A hybrid command-shaper for double-pendulum overhead cranes

Abstract

A crane is generally modeled as a simple pendulum with a point mass attached to the end of a massless rigid link. Numerous control systems have been developed to reduce payload oscillations in order to improve safety and positioning accuracy of crane operations. However, large-size payloads may transform the crane model from a simple-pendulum system to a double-pendulum system. Control systems that consider only one mode of oscillations of a double pendulum may excite large oscillations in the other mode. In multi-degree-of-freedom systems, command-shaping controllers designed for the first mode may eliminate oscillations of higher modes provided that their frequencies are odd integer multiples of the first mode frequency.

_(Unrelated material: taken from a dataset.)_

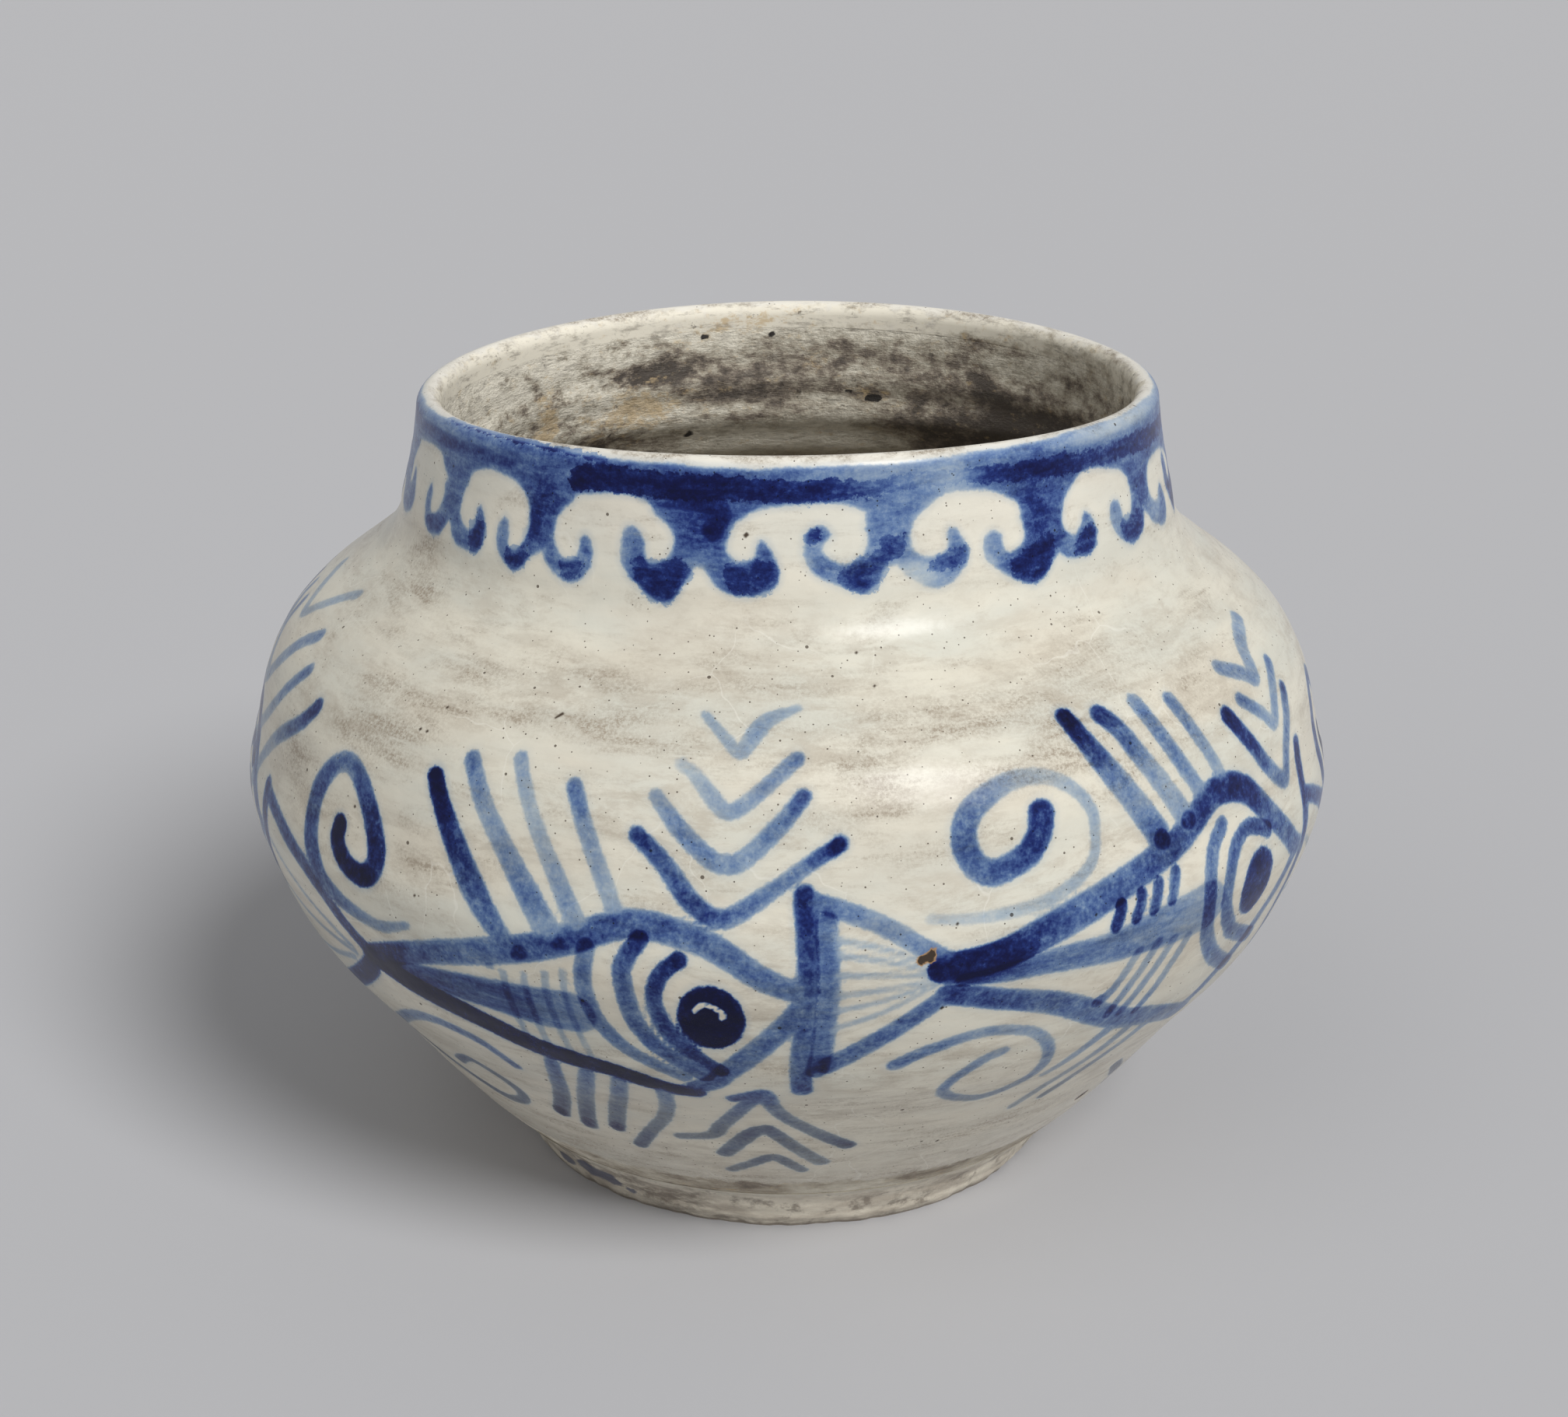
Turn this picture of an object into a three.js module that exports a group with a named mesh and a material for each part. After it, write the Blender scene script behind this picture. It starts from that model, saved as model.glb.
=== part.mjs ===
import * as THREE from 'three';

// A squat, round-bellied pottery jar with a short neck and a rounded lip. It stands upright on its turned
// foot, with +Z up and the origin on the ground under the middle of the foot. All sizes are in millimetres.
// The body is two thrown halves luted together at the belly, with a neck luted on, a foot ring under it, a
// glaze coat outside and a thin wash inside. Every piece is turned, so each is one closed lathe profile.

// Driving dimensions
const BELLY_RADIUS = 90;
const BELLY_HEIGHT = 69;
const SHOULDER_RADIUS = 85;
const SHOULDER_HEIGHT = 88;
const NECK_ROOT_RADIUS = 63.7;
const NECK_ROOT_HEIGHT = 110.5;
const LIP_OUTER_RADIUS = 60;
const MOUTH_RADIUS = 56;
const LIP_HEIGHT = 130.2;
const JAR_HEIGHT = 132.5;
const FOOT_RADIUS = 45.8;
const FOOT_HEIGHT = 10;
const FOOT_EDGE = 0.9;
const FOOT_BAND_HEIGHT = 7;
const FOOT_BAND_RADIUS = 49.3;
const FOOT_RING_INNER_RADIUS = 37.6;
const FOOT_RECESS = 4;
const FLOOR_RADIUS = 44;
const FLOOR_CORNER_RADIUS = 39;
const BELLY_JOINT_HEIGHT = 66.5;
const NECK_JOINT_HEIGHT = 109.3;
const SLIP_THICKNESS = 0.8;
const BELLY_WALL = 5.4;
const GLAZE_THICKNESS = 0.5;
const WASH_THICKNESS = 0.5;
const MOUTH_GLAZE_DEPTH = 4.5;
const TURN_STEPS = 48;
const LIP_STEPS = 6;

// Finished outside of the jar, as height and radius, from the foot's edge to the start of the lip
const OUTSIDE = [
  [FOOT_EDGE, FOOT_RADIUS],
  [FOOT_BAND_HEIGHT, FOOT_BAND_RADIUS],
  [FOOT_HEIGHT, 52.2],
  [14, 56.3],
  [22, 63.3],
  [33, 72],
  [44, 80.9],
  [55, 86.6],
  [BELLY_HEIGHT, BELLY_RADIUS],
  [77, 88.2],
  [SHOULDER_HEIGHT, SHOULDER_RADIUS],
  [93, 82],
  [98, 77],
  [102, 71.6],
  [106, 66.6],
  [NECK_ROOT_HEIGHT, NECK_ROOT_RADIUS],
  [114, 63],
  [120, 61.7],
  [126, 60.6],
  [LIP_HEIGHT, LIP_OUTER_RADIUS],
];

// Bare inside of the clay, from the floor's rounded corner to the mouth
const INSIDE = [
  [FOOT_HEIGHT, FLOOR_CORNER_RADIUS],
  [14, 48],
  [22, 56],
  [33, 65],
  [44, 74],
  [55, 80.2],
  [BELLY_HEIGHT, BELLY_RADIUS - GLAZE_THICKNESS - BELLY_WALL],
  [77, 82.3],
  [SHOULDER_HEIGHT, 78.8],
  [95, 73.5],
  [102, 65.3],
  [NECK_ROOT_HEIGHT, 58.6],
  [118, 57.2],
  [LIP_HEIGHT, MOUTH_RADIUS + GLAZE_THICKNESS],
];

// Heights where every wall surface has a ring of vertices, between the cuts that part the pieces
const LOWER_HEIGHTS = [14, 22, 33, 44, 52, 60];
const UPPER_HEIGHTS = [72, 80, SHOULDER_HEIGHT, 94, 100, 105];
const NECK_HEIGHTS = [112.5, 120];

const bellyJointLow = BELLY_JOINT_HEIGHT - SLIP_THICKNESS / 2;
const bellyJointHigh = BELLY_JOINT_HEIGHT + SLIP_THICKNESS / 2;
const neckJointLow = NECK_JOINT_HEIGHT - SLIP_THICKNESS / 2;
const neckJointHigh = NECK_JOINT_HEIGHT + SLIP_THICKNESS / 2;
const glazeEndInside = JAR_HEIGHT - MOUTH_GLAZE_DEPTH;

// A smooth curve through [height, radius] knots, which gives the radius and its slope at a height
function curveThrough(knots) {
  const last = knots.length - 1;
  const rise = (i) => (knots[i + 1][1] - knots[i][1]) / (knots[i + 1][0] - knots[i][0]);
  const span = (i) => knots[i + 1][0] - knots[i][0];
  const slopes = knots.map((knot, i) => {
    if (i === 0) return rise(0);
    if (i === last) return rise(last - 1);
    return (rise(i - 1) * span(i) + rise(i) * span(i - 1)) / (span(i - 1) + span(i));
  });
  return (height) => {
    let i = 0;
    while (i < last - 1 && height > knots[i + 1][0]) i += 1;
    const h = span(i);
    const t = (height - knots[i][0]) / h;
    const a = knots[i][1];
    const b = knots[i + 1][1];
    const radius = a * (1 - t) ** 2 * (1 + 2 * t) + b * t ** 2 * (3 - 2 * t)
      + h * t * (1 - t) * (slopes[i] * (1 - t) - slopes[i + 1] * t);
    const slope = (6 * t * (1 - t) * (b - a)) / h
      + slopes[i] * (1 - t) * (1 - 3 * t) + slopes[i + 1] * t * (3 * t - 2);
    return { radius, slope };
  };
}

const outside = curveThrough(OUTSIDE);
const inside = curveThrough(INSIDE);

// A coat's width seen level, where its thickness is measured square to the wall
function levelWidth(thickness, slope) {
  return thickness * Math.sqrt(1 + slope * slope);
}

const glazeFace = (height) => new THREE.Vector2(outside(height).radius, height);
const insideFace = (height) => new THREE.Vector2(inside(height).radius, height);

function clayFace(height) {
  const { radius, slope } = outside(height);
  return new THREE.Vector2(radius - levelWidth(GLAZE_THICKNESS, slope), height);
}

function washFace(height) {
  const { radius, slope } = inside(height);
  return new THREE.Vector2(radius - levelWidth(WASH_THICKNESS, slope), height);
}

// The rounded top of the lip, from its outer side over to its inner side, drawn in by the inset
function lipArc(inset) {
  const middle = (LIP_OUTER_RADIUS + MOUTH_RADIUS) / 2;
  const halfWidth = (LIP_OUTER_RADIUS - MOUTH_RADIUS) / 2 - inset;
  const rise = JAR_HEIGHT - LIP_HEIGHT - inset;
  const points = [];
  for (let i = 0; i <= LIP_STEPS; i += 1) {
    const angle = (Math.PI * i) / LIP_STEPS;
    points.push(new THREE.Vector2(middle + halfWidth * Math.cos(angle), LIP_HEIGHT + rise * Math.sin(angle)));
  }
  return points;
}

// Turns a profile once round +Z. It runs anticlockwise, seen with the radius to the right, and it either
// starts and ends on the axis or is closed on itself here.
function turned(name, color, roughness, profile) {
  const onAxis = profile[0].x === 0;
  const outline = onAxis ? profile : [...profile, profile[0].clone()];
  const geometry = new THREE.LatheGeometry(outline, TURN_STEPS);
  geometry.rotateX(Math.PI / 2);
  const material = new THREE.MeshStandardMaterial({ color, roughness, metalness: 0 });
  const mesh = new THREE.Mesh(geometry, material);
  mesh.name = name;
  return mesh;
}

// A ring of wall between an inner and an outer face, over the given heights
function wallBetween(heights, innerFace, outerFace) {
  const outer = heights.map(outerFace);
  const inner = [...heights].reverse().map(innerFace);
  return [...outer, ...inner];
}

const BARE_CLAY = 0xb9a88c;
const SLIP_CLAY = 0xc9bda6;
const IVORY_GLAZE = 0xccc7b4;
const INNER_WASH = 0x9a9183;

function footRing() {
  const point = (r, z) => new THREE.Vector2(r, z);
  return turned('foot_ring', BARE_CLAY, 0.75, [
    point(FOOT_RING_INNER_RADIUS + FOOT_EDGE, 0),
    point(FOOT_RADIUS - FOOT_EDGE, 0),
    glazeFace(FOOT_EDGE),
    glazeFace(FOOT_BAND_HEIGHT),
    glazeFace(FOOT_HEIGHT),
    point(FLOOR_RADIUS, FOOT_HEIGHT),
    point(FLOOR_RADIUS, FOOT_RECESS),
    point(FOOT_RING_INNER_RADIUS, FOOT_RECESS),
    point(FOOT_RING_INNER_RADIUS, FOOT_EDGE),
  ]);
}

function baseFloor() {
  return turned('base_floor', BARE_CLAY, 0.8, [
    new THREE.Vector2(0, FOOT_RECESS),
    new THREE.Vector2(FOOT_RING_INNER_RADIUS, FOOT_RECESS),
    new THREE.Vector2(FLOOR_RADIUS, FOOT_RECESS),
    new THREE.Vector2(FLOOR_RADIUS, FOOT_HEIGHT),
    new THREE.Vector2(FLOOR_CORNER_RADIUS, FOOT_HEIGHT),
    new THREE.Vector2(0, FOOT_HEIGHT),
  ]);
}

function lowerBody() {
  const heights = [FOOT_HEIGHT, ...LOWER_HEIGHTS, bellyJointLow];
  return turned('lower_body', BARE_CLAY, 0.8, wallBetween(heights, insideFace, clayFace));
}

function bellyJointSlip() {
  const heights = [bellyJointLow, bellyJointHigh];
  return turned('belly_joint_slip', SLIP_CLAY, 0.85, wallBetween(heights, insideFace, clayFace));
}

function upperBody() {
  const heights = [bellyJointHigh, ...UPPER_HEIGHTS, neckJointLow];
  return turned('upper_body', BARE_CLAY, 0.8, wallBetween(heights, insideFace, clayFace));
}

function neckJointSlip() {
  const heights = [neckJointLow, neckJointHigh];
  return turned('neck_joint_slip', SLIP_CLAY, 0.85, wallBetween(heights, insideFace, clayFace));
}

// The clay of the lip is the finished lip drawn in by the glaze, so its outer foot meets the neck's clay
function neckCollar() {
  const outer = [neckJointHigh, ...NECK_HEIGHTS].map(clayFace);
  const inner = [glazeEndInside, ...[...NECK_HEIGHTS].reverse(), neckJointHigh].map(insideFace);
  return turned('neck_collar', BARE_CLAY, 0.8, [...outer, ...lipArc(GLAZE_THICKNESS), ...inner]);
}

// One coat from above the foot, over the body, neck and lip, to a little way down inside the mouth
function outerGlaze() {
  const heights = [
    FOOT_HEIGHT,
    ...LOWER_HEIGHTS,
    bellyJointLow,
    bellyJointHigh,
    ...UPPER_HEIGHTS,
    neckJointLow,
    neckJointHigh,
    ...NECK_HEIGHTS,
  ];
  const finished = [...heights.map(glazeFace), ...lipArc(0), washFace(glazeEndInside)];
  const bonded = [...heights.map(clayFace), ...lipArc(GLAZE_THICKNESS), insideFace(glazeEndInside)];
  return turned('outer_glaze', IVORY_GLAZE, 0.15, [...finished, ...bonded.reverse()]);
}

// The wash lines the inside from the middle of the floor up to the end of the glaze in the mouth
function innerWash() {
  const heights = [
    ...LOWER_HEIGHTS,
    bellyJointLow,
    bellyJointHigh,
    ...UPPER_HEIGHTS,
    neckJointLow,
    neckJointHigh,
    ...NECK_HEIGHTS,
    glazeEndInside,
  ];
  const floorTop = FOOT_HEIGHT + WASH_THICKNESS;
  return turned('inner_wash', INNER_WASH, 0.7, [
    new THREE.Vector2(0, FOOT_HEIGHT),
    insideFace(FOOT_HEIGHT),
    ...heights.map(insideFace),
    ...[...heights].reverse().map(washFace),
    new THREE.Vector2(FLOOR_CORNER_RADIUS - WASH_THICKNESS, floorTop),
    new THREE.Vector2(0, floorTop),
  ]);
}

const jar = new THREE.Group();
jar.add(footRing());
jar.add(baseFloor());
jar.add(lowerBody());
jar.add(bellyJointSlip());
jar.add(upperBody());
jar.add(neckJointSlip());
jar.add(neckCollar());
jar.add(outerGlaze());
jar.add(innerWash());

export default jar;
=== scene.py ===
"""Looks for a squat pottery jar, glazed ivory over brush-painted blue fish and scrolls.

The outside skin, the foot, the inside wash and the neck's clay are turned again here with many more faces
than the frame's solids, so that the lip can run a little uneven and the wall can carry the painting. The
painting is held on the skin's vertices, as distances to brush strokes and the strength of their pigment.
"""

import math
from collections import namedtuple
from functools import partial

import bpy
import numpy as np
from mathutils import Matrix, Vector


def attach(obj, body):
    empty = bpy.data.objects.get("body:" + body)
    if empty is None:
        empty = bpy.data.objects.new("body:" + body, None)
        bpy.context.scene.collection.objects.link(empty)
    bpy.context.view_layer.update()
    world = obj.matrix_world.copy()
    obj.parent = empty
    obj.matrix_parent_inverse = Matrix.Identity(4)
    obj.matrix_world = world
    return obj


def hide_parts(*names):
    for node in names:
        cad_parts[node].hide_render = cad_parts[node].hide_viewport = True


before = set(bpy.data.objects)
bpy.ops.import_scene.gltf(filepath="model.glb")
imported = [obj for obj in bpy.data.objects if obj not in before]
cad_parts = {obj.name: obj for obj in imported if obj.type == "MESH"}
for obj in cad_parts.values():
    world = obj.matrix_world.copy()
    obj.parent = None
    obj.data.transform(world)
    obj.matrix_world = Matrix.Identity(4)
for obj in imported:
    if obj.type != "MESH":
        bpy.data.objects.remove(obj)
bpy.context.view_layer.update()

MM = 0.001

# Driving dimensions in millimetres, the same as the solids of the frame
LIP_HEIGHT = 130.2
LIP_RISE = 2.3
LIP_MIDDLE_RADIUS = 58
LIP_HALF_WIDTH = 2
GLAZE_THICKNESS = 0.5
WASH_THICKNESS = 0.5
GLAZE_END_INSIDE = 128
FOOT_RADIUS = 45.8
FOOT_HEIGHT = 10
FOOT_EDGE = 0.9
FOOT_RING_INNER_RADIUS = 37.6
FOOT_RECESS = 4
FLOOR_RADIUS = 44
FLOOR_CORNER_RADIUS = 39
NECK_CLAY_LOW = 109.7
LIP_CLAY_INSIDE = 129.6

# Finished outside of the jar, as height and radius
OUTSIDE = [
    (0.9, 45.8), (7, 49.3), (10, 52.2), (14, 56.3), (22, 63.3), (33, 72), (44, 80.9), (55, 86.6), (69, 90),
    (77, 88.2), (88, 85), (93, 82), (98, 77), (102, 71.6), (106, 66.6), (110.5, 63.7), (114, 63),
    (120, 61.7), (126, 60.6), (130.2, 60),
]

# Bare inside of the clay, as height and radius
INSIDE = [
    (10, 39), (14, 48), (22, 56), (33, 65), (44, 74), (55, 80.2), (69, 84.1), (77, 82.3), (88, 78.8),
    (95, 73.5), (102, 65.3), (110.5, 58.6), (118, 57.2), (130.2, 56.5),
]

# Columns round the jar and steps between rows of the turned skins. A wall's curve is first cut finely.
SKIN_COLUMNS = 720
INSIDE_COLUMNS = 360
NECK_COLUMNS = 240
CURVE_STEPS = 1500
FOOT_BAND_STEPS = 60
SKIN_ROW_STEP = 0.72
FOOT_ROW_STEP = 0.5
FOOT_BASE_STEP = 1.0
INSIDE_ROW_STEP = 1.2
FLOOR_ROW_STEP = 2.0
BACK_ROW_STEP = 3.0
LINING_BACK_STEP = 4.0
FLOOR_BACK_STEP = 6.0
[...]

In this work, a hybrid command-shaper is designed to generate acceleration commands to suppress travel and residual oscillations of a double-pendulum overhead crane. The shaper consists of a primary double-step command-shaper complemented by a virtual feedback system. The primary command-shaper is designed to eliminate oscillations in a slightly modified version of the crane model with frequencies satisfying the odd integer multiple criterion. The virtual feedback loop is then used to modify the commands of the primary shaper to accommodate the difference between the modified and the original models of the crane. It is shown that the suggested hybrid command-shaper is capable of minimizing oscillations of both modes of a scaled experimental double-pendulum model of an overhead crane. Results show that the hybrid command-shaper produces a reduction of 95% in residual oscillations in both modes of the double pendulum over the time-optimal rigid-body commands.